Besides Theo and Teddy, the other suspects include a “tie-dye guy” whom Charles saw going up the stairs on the night of the murder; Sting (yes, the musician in a rollicking cameo), who stays in the penthouse apartment in Arconia; Jan (Amy Ryan), the bassoonist whom Charles falls for; Howard Morris (Michael Cyril Creighton), a tenant whose cat Evelyn died the same night as Kono; and Bunny (Jayne Houdyshell), the autocratic tenant board leader. To identify the culprit based on the evidence and parameters of the profile, Oliver imagines the process as one of his theatrical productions in his head. The tenants are rounded up and filtered, like they were auditioning to be the lead, a comment on how true crime docs and podcasts themselves treat real people.
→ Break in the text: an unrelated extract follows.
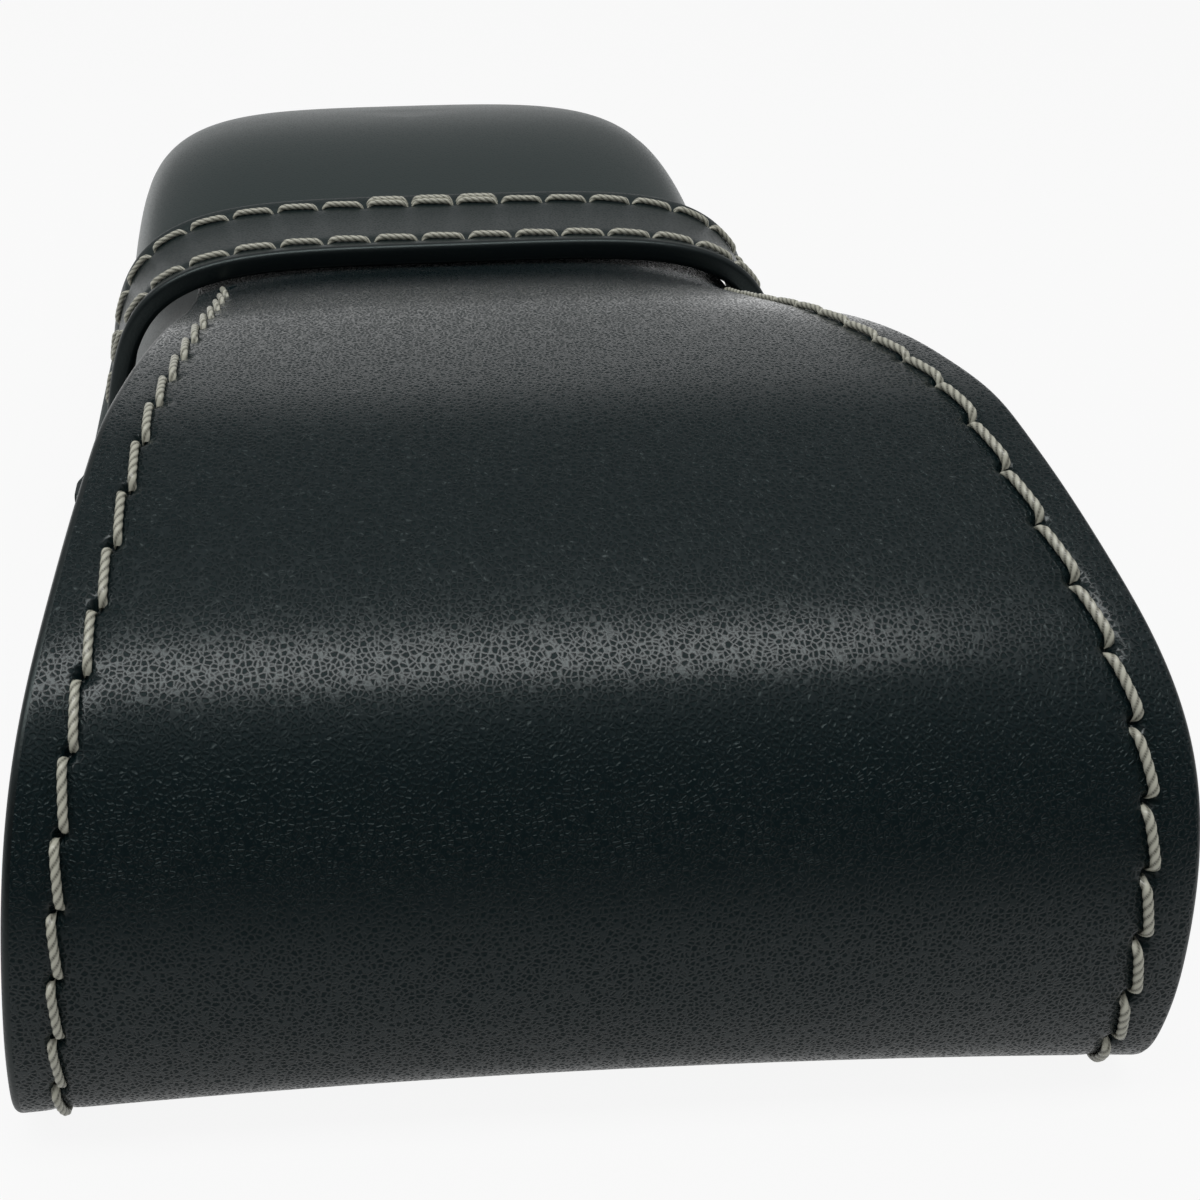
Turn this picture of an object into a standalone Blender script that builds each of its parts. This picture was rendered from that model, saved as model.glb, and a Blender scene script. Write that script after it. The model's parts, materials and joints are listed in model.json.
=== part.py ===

Martin, who created the show with John Hoffman, luxuriates in the meta-ness of intertwining the making of a true-crime podcast within a whodunit, while dismantling the subculture. Charles, Oliver and Mabel are all fans of a true-crime podcast called “All Is Not OK in Oklahoma”, hosted by Cinda Canning (Tina Fey), whose voice and appearance bear similarities to Serial’s Sarah Koenig. The rise of true crime docs and podcasts has triggered a counterwave of satires (American Vandal, A Very Fatal Murder) and parodies (Trial & Error, Done Disappeared), taking aim at their tendency to exploit tragedy for entertainment, and aggrandising it as investigative journalism. “Every true crime story is actually true for someone,” as Charles remarks.
Only Murders in the Building sets up a tangled web of colourful characters, and throws in a smattering of clues and subterfuge to keep us guessing, only to fumble its big reveal. While the series may not deliver on the killer murder mystery some of us had hoped for, it more than makes up for it with the criminally delightful comedy and chemistry between its three stellar leads.
(All ten episodes of Only Murders in the Building are now streaming on Disney+ Hotstar Premium.)